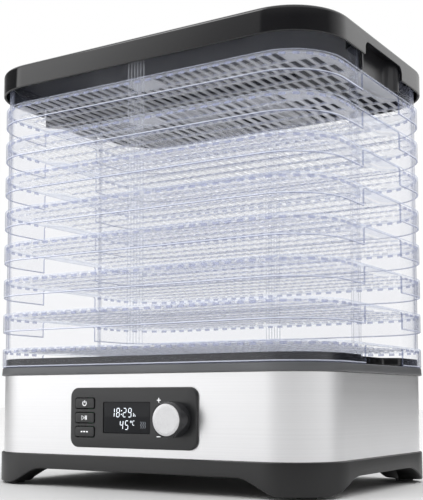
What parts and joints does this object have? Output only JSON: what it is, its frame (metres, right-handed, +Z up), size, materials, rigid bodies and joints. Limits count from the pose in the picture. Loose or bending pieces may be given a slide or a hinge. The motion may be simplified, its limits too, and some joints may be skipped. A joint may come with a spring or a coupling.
{
  "type": "stacked tray dryer",
  "caption": "Rectangular fan dryer: steel-banded base with a control panel and knob, a stack of clear perforated trays, and a glossy black lift-off lid.",
  "frame": {"origin": "centre of the bounding box's base, on the surface that the dryer stands on", "axes": "+Z up; +X to the right as seen from the control panel; the control panel faces -Y"},
  "size_m": [0.3556, 0.2704, 0.385],
  "materials": {
    "clear_tray": "clear, slightly blue moulded plastic",
    "gloss_black": "high gloss",
    "matt_black": "satin",
    "deck_grey": "satin",
    "panel_grey": "satin",
    "band_steel": "brushed along its length",
    "knob_silver": "spun face",
    "screen_black": "glossy",
    "foot_rubber": "matt",
    "board_green": "solder mask",
    "bright_metal": "plain metal",
    "mica_sheet": "matt"
  },
  "bodies": {
    "base": {"base_pan": "matt_black", "steel_band": "band_steel", "top_deck": "deck_grey", "outlet_grille": "matt_black", "panel_plate": "panel_grey", "display_window": "screen_black", "display_module": "screen_black", "control_board": "board_green", "encoder_body": "bright_metal", "fan_duct": "deck_grey", "fan_motor": "bright_metal", "motor_bracket": "bright_metal", "heater_element": "bright_metal", "heater_support": "mica_sheet", "thermostat": "bright_metal", "power_board": "board_green", "cord_inlet": "matt_black", "foot_pad_1": "foot_rubber", "foot_pad_2": "foot_rubber", "foot_pad_3": "foot_rubber", "foot_pad_4": "foot_rubber", "base_screw_1": "bright_metal", "base_screw_2": "bright_metal", "base_screw_3": "bright_metal", "base_screw_4": "bright_metal"},
    "tray_8": {"tray_8": "clear_tray"},
    "tray_7": {"tray_7": "clear_tray"},
    "tray_6": {"tray_6": "clear_tray"},
    "tray_5": {"tray_5": "clear_tray"},
    "tray_4": {"tray_4": "clear_tray"},
    "tray_3": {"tray_3": "clear_tray"},
    "tray_2": {"tray_2": "clear_tray"},
    "tray_1": {"tray_1": "clear_tray"},
    "lid": {"lid_cover": "gloss_black", "lid_frame": "matt_black"},
    "key_power": {"button_power": "panel_grey"},
    "key_play": {"button_play": "panel_grey"},
    "key_set": {"button_set": "panel_grey"},
    "knob": {"knob_body": "matt_black", "knob_cap": "knob_silver", "encoder_shaft": "bright_metal"},
    "fan": {"fan_impeller": "matt_black", "fan_shaft": "bright_metal"}
  },
  "joints": [
    {"name": "tray_8_lift", "type": "slide", "parent": "base", "child": "tray_8", "axis": [0, 0, 1], "range_m": [0, 0.025]},
    {"name": "tray_7_lift", "type": "slide", "parent": "tray_8", "child": "tray_7", "axis": [0, 0, 1], "range_m": [0, 0.025]},
    {"name": "tray_6_lift", "type": "slide", "parent": "tray_7", "child": "tray_6", "axis": [0, 0, 1], "range_m": [0, 0.025]},
    {"name": "tray_5_lift", "type": "slide", "parent": "tray_6", "child": "tray_5", "axis": [0, 0, 1], "range_m": [0, 0.025]},
    {"name": "tray_4_lift", "type": "slide", "parent": "tray_5", "child": "tray_4", "axis": [0, 0, 1], "range_m": [0, 0.025]},
    {"name": "tray_3_lift", "type": "slide", "parent": "tray_4", "child": "tray_3", "axis": [0, 0, 1], "range_m": [0, 0.025]},
    {"name": "tray_2_lift", "type": "slide", "parent": "tray_3", "child": "tray_2", "axis": [0, 0, 1], "range_m": [0, 0.025]},
    {"name": "tray_1_lift", "type": "slide", "parent": "tray_2", "child": "tray_1", "axis": [0, 0, 1], "range_m": [0, 0.025]},
    {"name": "lid_lift", "type": "slide", "parent": "tray_1", "child": "lid", "axis": [0, 0, 1], "range_m": [0, 0.025]},
    {"name": "power_press", "type": "slide", "parent": "base", "child": "key_power", "axis": [0, 1, 0], "range_m": [0, 0.001], "stiffness_N_per_m": 600},
    {"name": "play_press", "type": "slide", "parent": "base", "child": "key_play", "axis": [0, 1, 0], "range_m": [0, 0.001], "stiffness_N_per_m": 600},
    {"name": "set_press", "type": "slide", "parent": "base", "child": "key_set", "axis": [0, 1, 0], "range_m": [0, 0.001], "stiffness_N_per_m": 600},
    {"name": "knob_turn", "type": "hinge", "parent": "base", "child": "knob", "pos_m": [0.0455, -0.12415, 0.06], "axis": [0, -1, 0], "continuous": true},
    {"name": "fan_spin", "type": "hinge", "parent": "base", "child": "fan", "pos_m": [0, 0.01385, 0.063], "axis": [0, 0, 1], "continuous": true}
  ]
}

### Task
Write the whole listing out again. Keep every line exactly as it is.

### Response
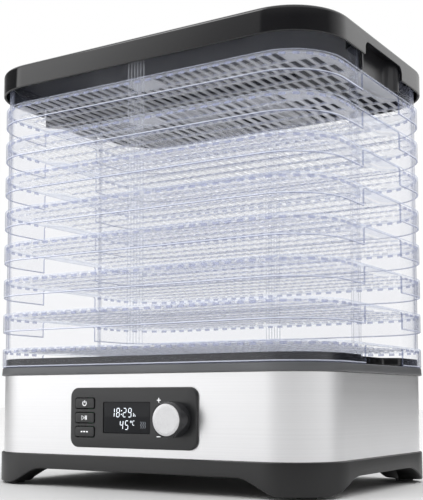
What parts and joints does this object have? Output only JSON: what it is, its frame (metres, right-handed, +Z up), size, materials, rigid bodies and joints. Limits count from the pose in the picture. Loose or bending pieces may be given a slide or a hinge. The motion may be simplified, its limits too, and some joints may be skipped. A joint may come with a spring or a coupling.
{
  "type": "stacked tray dryer",
  "caption": "Rectangular fan dryer: steel-banded base with a control panel and knob, a stack of clear perforated trays, and a glossy black lift-off lid.",
  "frame": {"origin": "centre of the bounding box's base, on the surface that the dryer stands on", "axes": "+Z up; +X to the right as seen from the control panel; the control panel faces -Y"},
  "size_m": [0.3556, 0.2704, 0.385],
  "materials": {
    "clear_tray": "clear, slightly blue moulded plastic",
    "gloss_black": "high gloss",
    "matt_black": "satin",
    "deck_grey": "satin",
    "panel_grey": "satin",
    "band_steel": "brushed along its length",
    "knob_silver": "spun face",
    "screen_black": "glossy",
    "foot_rubber": "matt",
    "board_green": "solder mask",
    "bright_metal": "plain metal",
    "mica_sheet": "matt"
  },
  "bodies": {
    "base": {"base_pan": "matt_black", "steel_band": "band_steel", "top_deck": "deck_grey", "outlet_grille": "matt_black", "panel_plate": "panel_grey", "display_window": "screen_black", "display_module": "screen_black", "control_board": "board_green", "encoder_body": "bright_metal", "fan_duct": "deck_grey", "fan_motor": "bright_metal", "motor_bracket": "bright_metal", "heater_element": "bright_metal", "heater_support": "mica_sheet", "thermostat": "bright_metal", "power_board": "board_green", "cord_inlet": "matt_black", "foot_pad_1": "foot_rubber", "foot_pad_2": "foot_rubber", "foot_pad_3": "foot_rubber", "foot_pad_4": "foot_rubber", "base_screw_1": "bright_metal", "base_screw_2": "bright_metal", "base_screw_3": "bright_metal", "base_screw_4": "bright_metal"},
    "tray_8": {"tray_8": "clear_tray"},
    "tray_7": {"tray_7": "clear_tray"},
    "tray_6": {"tray_6": "clear_tray"},
    "tray_5": {"tray_5": "clear_tray"},
    "tray_4": {"tray_4": "clear_tray"},
    "tray_3": {"tray_3": "clear_tray"},
    "tray_2": {"tray_2": "clear_tray"},
    "tray_1": {"tray_1": "clear_tray"},
    "lid": {"lid_cover": "gloss_black", "lid_frame": "matt_black"},
    "key_power": {"button_power": "panel_grey"},
    "key_play": {"button_play": "panel_grey"},
    "key_set": {"button_set": "panel_grey"},
    "knob": {"knob_body": "matt_black", "knob_cap": "knob_silver", "encoder_shaft": "bright_metal"},
    "fan": {"fan_impeller": "matt_black", "fan_shaft": "bright_metal"}
  },
  "joints": [
    {"name": "tray_8_lift", "type": "slide", "parent": "base", "child": "tray_8", "axis": [0, 0, 1], "range_m": [0, 0.025]},
    {"name": "tray_7_lift", "type": "slide", "parent": "tray_8", "child": "tray_7", "axis": [0, 0, 1], "range_m": [0, 0.025]},
    {"name": "tray_6_lift", "type": "slide", "parent": "tray_7", "child": "tray_6", "axis": [0, 0, 1], "range_m": [0, 0.025]},
    {"name": "tray_5_lift", "type": "slide", "parent": "tray_6", "child": "tray_5", "axis": [0, 0, 1], "range_m": [0, 0.025]},
    {"name": "tray_4_lift", "type": "slide", "parent": "tray_5", "child": "tray_4", "axis": [0, 0, 1], "range_m": [0, 0.025]},
    {"name": "tray_3_lift", "type": "slide", "parent": "tray_4", "child": "tray_3", "axis": [0, 0, 1], "range_m": [0, 0.025]},
    {"name": "tray_2_lift", "type": "slide", "parent": "tray_3", "child": "tray_2", "axis": [0, 0, 1], "range_m": [0, 0.025]},
    {"name": "tray_1_lift", "type": "slide", "parent": "tray_2", "child": "tray_1", "axis": [0, 0, 1], "range_m": [0, 0.025]},
    {"name": "lid_lift", "type": "slide", "parent": "tray_1", "child": "lid", "axis": [0, 0, 1], "range_m": [0, 0.025]},
    {"name": "power_press", "type": "slide", "parent": "base", "child": "key_power", "axis": [0, 1, 0], "range_m": [0, 0.001], "stiffness_N_per_m": 600},
    {"name": "play_press", "type": "slide", "parent": "base", "child": "key_play", "axis": [0, 1, 0], "range_m": [0, 0.001], "stiffness_N_per_m": 600},
    {"name": "set_press", "type": "slide", "parent": "base", "child": "key_set", "axis": [0, 1, 0], "range_m": [0, 0.001], "stiffness_N_per_m": 600},
    {"name": "knob_turn", "type": "hinge", "parent": "base", "child": "knob", "pos_m": [0.0455, -0.12415, 0.06], "axis": [0, -1, 0], "continuous": true},
    {"name": "fan_spin", "type": "hinge", "parent": "base", "child": "fan", "pos_m": [0, 0.01385, 0.063], "axis": [0, 0, 1], "continuous": true}
  ]
}